Ce système n'a d'autre légitimité que la croissance économique. Fort heureusement, le président russe n'a pas développé d'idéologie, même s'il joue avec le nationalisme russe. Il n'a pas non plus créé de parti : après tout, Russie Unie n'est qu'une coalition de bureaucrates d'Etat. Il est remarquable de constater que le grand discours de Moscou, le 21 novembre, n'a attiré que 5000 personnes. Si le régime peine à maintenir un haut niveau de croissance économique, il va probablement être affaibli, même s'il conduit une politique de répression.
L'entourage de Poutine est notoirement corrompu, mais beaucoup pensent que le président est honnête. En février 2004, le candidat à la présidentielle Ivan Rybkin a nommé trois hommes qui seraient les intermédiaires du président. Parmi eux figurait Gennady Timchenko, cofondateur de la compagnie pétrolière Gunvor. Après cette déclaration, Rybkin a disparu de la scène politique. En septembre, la revue polonaise Wprost écrivait que Timchenko, un ancien officier du KGB qui est aussi membre de la coopérative pétersbourgeoise de datchas de Poutine, est à la tête d'une fortune de 20 milliard de dollars. Officiellement, Timchenko négocie le pétrole de quatre compagnies russes ; mais comment les prix sont-ils fixés, pour produire de tels profits ?
Dans un entretien sensationnel accordé au journal allemand Die Welt le 12 novembre dernier, Stanislav Belkovski, un homme de réseaux qui fut à l'origine de la campagne du Kremlin contre Yukos en 2003, a donné quelques éléments plus précis sur la richesse de Vladimir Poutine. Il pense que Poutine possède 37% de Surgutneftegaz (pour une valeur de 18 milliards de dollars), 4,5% de Gazprom (13 milliards) et la moitié de la compagnie de Timchenko, Gunvor (probablement 10 milliards). Si cette information est vraie, la fortune personnelle totale du président russe s'élèverait à 41 milliards de dollars au moins, ce qui en ferait un des dix hommes les plus riches du monde.
Cela fait des années que des rumeurs courent sur ces actions, mais elles sont aujourd'hui relayées par un éminent journal international interrogeant une source fiable. Si ces chiffres sont vrais, Vladimir Poutine serait le dirigeant politique le plus corrompu de toute l'histoire mondiale, loin devant le Philippin Marcos et le Zaïrois Mobutu.

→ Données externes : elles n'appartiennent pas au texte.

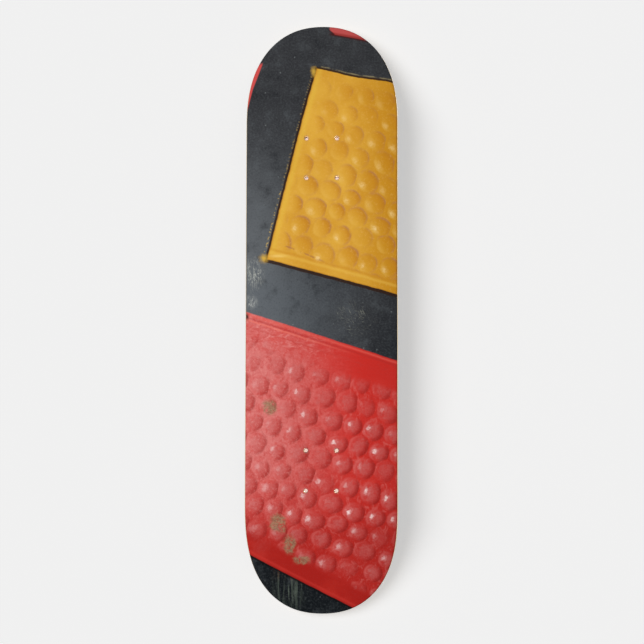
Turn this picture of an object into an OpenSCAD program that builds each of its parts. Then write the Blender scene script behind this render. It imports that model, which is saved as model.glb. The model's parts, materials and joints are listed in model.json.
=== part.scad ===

L'an dernier, un tribunal arbitral de Zurich a établi que Leonid Reiman, proche pétersbourgeois de Poutine depuis ses années dans les services secrets, détient environ 6 milliards d'actifs dans les télécommunications ; il se trouve qu'il est aussi ministre des Télécommunications. La seule réaction du Kremlin fut de bloquer cette information dans la presse russe.
Aussi bien la Banque mondiale que Transparency International estiment que la corruption a augmenté en Russie après 2004, alors qu'elle diminuait dans la plupart des anciennes républiques soviétiques. Récemment, quelques hauts fonctionnaires ont été arrêtés pour crime organisé, mais cela n'a rien à voir avec une véritable lutte contre la corruption. On considère que ces arrestations ne sont que la conséquences de querelles intestines au sein des amis tchékistes pétersbourgeois du président.
Vladimir Poutine n'a pas non plus ramené l'ordre en Russie, comme le montre une excellente analyse de Brian Taylor, de l'université de Syracuse. Malgré une hausse spectaculaire des dépenses consacrées au maintien de la loi, le taux de meurtre annuel moyen a été plus haut sous Vladimir Poutine que sous Eltsine. Selon Brian Taylor, aucun autre pays, en dehors de l'Irak et de l'Afghanistan, n'a subi autant d'attaques terroristes que la Russie (même hors Tchétchénie) après le 11-Septembre.
Ceux qui soutiennent Vladimir Poutine affirment qu'il a restauré le rang de la Russie sur la scène mondiale et qu'il a restauré ses capacités militaires ; or, ce n'est pas vrai. La réforme de l'armée s'est arrêté, et des centaines d'appelés sont conduits au suicide chaque année parce qu'ils sont traités comme des esclaves. Les listes d'achats militaires se fixent sur les priorités de la Guerre Froide dans les années 1970, avec des missiles balistiques intercontinentaux, des sous-marins et des porte-avions nucléaires, au lieu des nouvelles armes intelligentes qui répondent aux besoins militaires contemporains.
Mon verdict est que Vladimir Poutine a eu une chance fantastique, qu'il a utilisée pour asseoir un pouvoir autoritaire anachronique. On pourrait dessiner une analogie historique avec le tsar Nicolas I, qui a régné de 1825 à 1855 à l'avantage de personne sauf du cercle de ses proches. Les abondants revenus de pétrole ont permis à Poutine d'éviter des réformes difficiles et ont permis à ses amis de s'adonner à l'une des pires corruptions que le monde ait jamais vues.